Records that describe objects
----------------

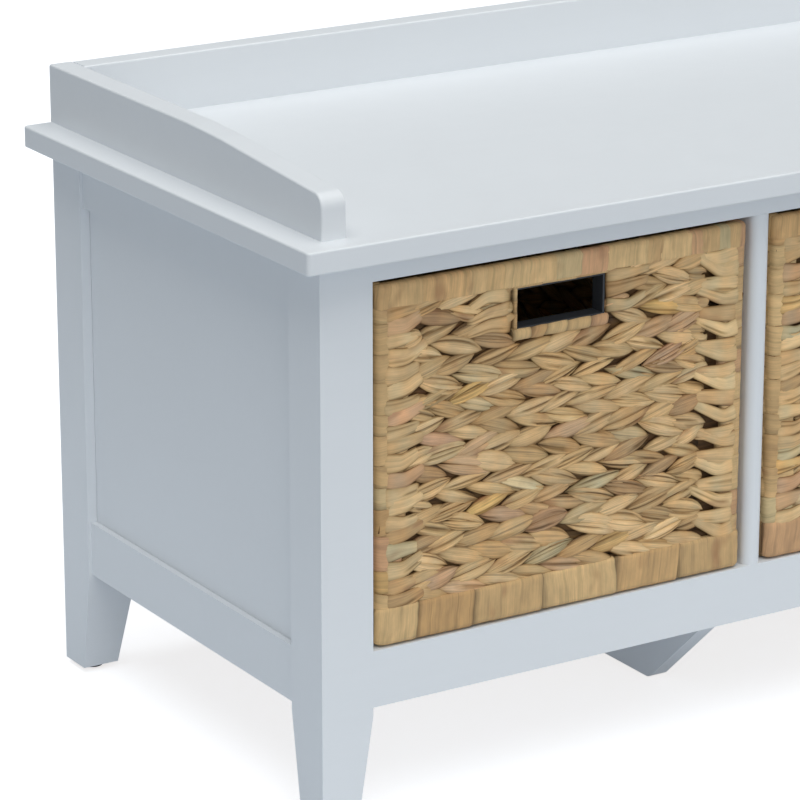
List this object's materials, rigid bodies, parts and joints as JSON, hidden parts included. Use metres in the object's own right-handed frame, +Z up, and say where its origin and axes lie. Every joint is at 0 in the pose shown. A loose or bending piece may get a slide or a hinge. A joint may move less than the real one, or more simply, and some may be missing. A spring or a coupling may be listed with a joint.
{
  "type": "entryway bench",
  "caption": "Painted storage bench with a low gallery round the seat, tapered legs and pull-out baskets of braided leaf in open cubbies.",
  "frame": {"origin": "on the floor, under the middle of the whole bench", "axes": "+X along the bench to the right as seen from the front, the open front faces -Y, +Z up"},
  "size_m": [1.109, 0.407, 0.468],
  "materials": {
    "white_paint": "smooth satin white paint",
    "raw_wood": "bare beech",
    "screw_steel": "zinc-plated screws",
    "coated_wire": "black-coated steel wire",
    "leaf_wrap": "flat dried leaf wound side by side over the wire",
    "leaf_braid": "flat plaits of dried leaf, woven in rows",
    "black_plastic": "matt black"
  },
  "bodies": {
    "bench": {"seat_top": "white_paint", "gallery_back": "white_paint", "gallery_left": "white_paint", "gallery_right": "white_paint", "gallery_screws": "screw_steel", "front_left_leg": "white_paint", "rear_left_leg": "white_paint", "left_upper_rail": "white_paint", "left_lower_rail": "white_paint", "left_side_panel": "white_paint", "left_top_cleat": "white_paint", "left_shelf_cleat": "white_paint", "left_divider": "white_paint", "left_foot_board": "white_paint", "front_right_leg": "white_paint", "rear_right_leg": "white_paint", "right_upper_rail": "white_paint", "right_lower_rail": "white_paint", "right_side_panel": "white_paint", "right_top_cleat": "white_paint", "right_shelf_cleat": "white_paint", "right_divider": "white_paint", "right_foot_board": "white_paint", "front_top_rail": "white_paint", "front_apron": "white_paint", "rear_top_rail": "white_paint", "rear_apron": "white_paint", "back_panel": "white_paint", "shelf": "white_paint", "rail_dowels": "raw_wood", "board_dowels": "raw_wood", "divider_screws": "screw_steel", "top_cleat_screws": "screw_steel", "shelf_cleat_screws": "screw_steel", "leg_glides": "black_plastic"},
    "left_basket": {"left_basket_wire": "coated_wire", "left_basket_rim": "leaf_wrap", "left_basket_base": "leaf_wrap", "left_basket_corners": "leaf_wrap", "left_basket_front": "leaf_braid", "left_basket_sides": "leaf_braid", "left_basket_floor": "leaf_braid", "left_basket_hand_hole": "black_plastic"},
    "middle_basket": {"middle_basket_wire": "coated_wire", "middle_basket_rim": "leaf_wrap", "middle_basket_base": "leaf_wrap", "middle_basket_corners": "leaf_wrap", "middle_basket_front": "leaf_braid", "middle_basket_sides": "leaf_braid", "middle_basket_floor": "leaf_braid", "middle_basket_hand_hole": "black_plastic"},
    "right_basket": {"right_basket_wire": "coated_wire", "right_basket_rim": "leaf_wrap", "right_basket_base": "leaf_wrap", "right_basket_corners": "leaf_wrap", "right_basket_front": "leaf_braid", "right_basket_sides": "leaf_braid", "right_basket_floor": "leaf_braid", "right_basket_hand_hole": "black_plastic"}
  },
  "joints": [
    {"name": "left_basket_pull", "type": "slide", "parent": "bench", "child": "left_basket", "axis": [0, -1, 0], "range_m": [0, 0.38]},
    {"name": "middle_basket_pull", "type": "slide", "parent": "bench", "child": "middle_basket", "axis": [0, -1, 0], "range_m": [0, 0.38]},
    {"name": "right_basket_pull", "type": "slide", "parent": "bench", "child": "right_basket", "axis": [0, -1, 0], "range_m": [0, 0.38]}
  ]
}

----------------

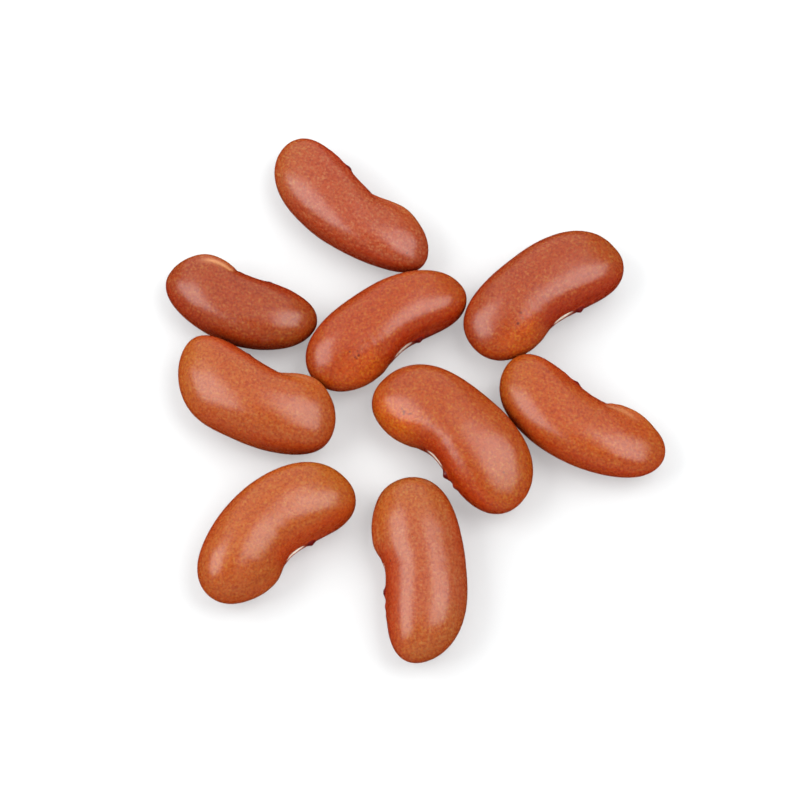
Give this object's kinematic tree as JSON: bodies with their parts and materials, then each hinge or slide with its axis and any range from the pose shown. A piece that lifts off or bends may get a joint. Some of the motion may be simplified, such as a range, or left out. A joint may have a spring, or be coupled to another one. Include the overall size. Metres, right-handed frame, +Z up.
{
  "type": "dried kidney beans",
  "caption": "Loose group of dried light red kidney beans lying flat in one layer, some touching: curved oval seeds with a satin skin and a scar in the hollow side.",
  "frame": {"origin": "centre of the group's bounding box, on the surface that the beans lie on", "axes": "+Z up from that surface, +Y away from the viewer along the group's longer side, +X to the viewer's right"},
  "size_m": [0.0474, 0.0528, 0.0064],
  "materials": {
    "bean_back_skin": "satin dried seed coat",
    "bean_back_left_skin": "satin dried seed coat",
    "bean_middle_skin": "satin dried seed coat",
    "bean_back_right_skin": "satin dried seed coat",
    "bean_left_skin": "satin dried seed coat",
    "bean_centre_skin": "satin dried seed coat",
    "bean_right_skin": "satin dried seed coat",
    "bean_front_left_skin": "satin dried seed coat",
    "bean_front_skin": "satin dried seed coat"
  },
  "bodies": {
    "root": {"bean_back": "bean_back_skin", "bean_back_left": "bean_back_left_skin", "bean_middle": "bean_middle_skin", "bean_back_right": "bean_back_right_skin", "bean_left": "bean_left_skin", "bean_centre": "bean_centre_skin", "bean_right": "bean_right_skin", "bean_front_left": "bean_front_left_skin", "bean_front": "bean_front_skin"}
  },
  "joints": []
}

----------------

### Task statement
Show the lines of the records that contain the word "joints".

### Exercise output
List this object's materials, rigid bodies, parts and joints as JSON, hidden parts included. Use metres in the object's own right-handed frame, +Z up, and say where its origin and axes lie. Every joint is at 0 in the pose shown. A loose or bending piece may get a slide or a hinge. A joint may move less than the real one, or more simply, and some may be missing. A spring or a coupling may be listed with a joint.
  "joints": [
  "joints": []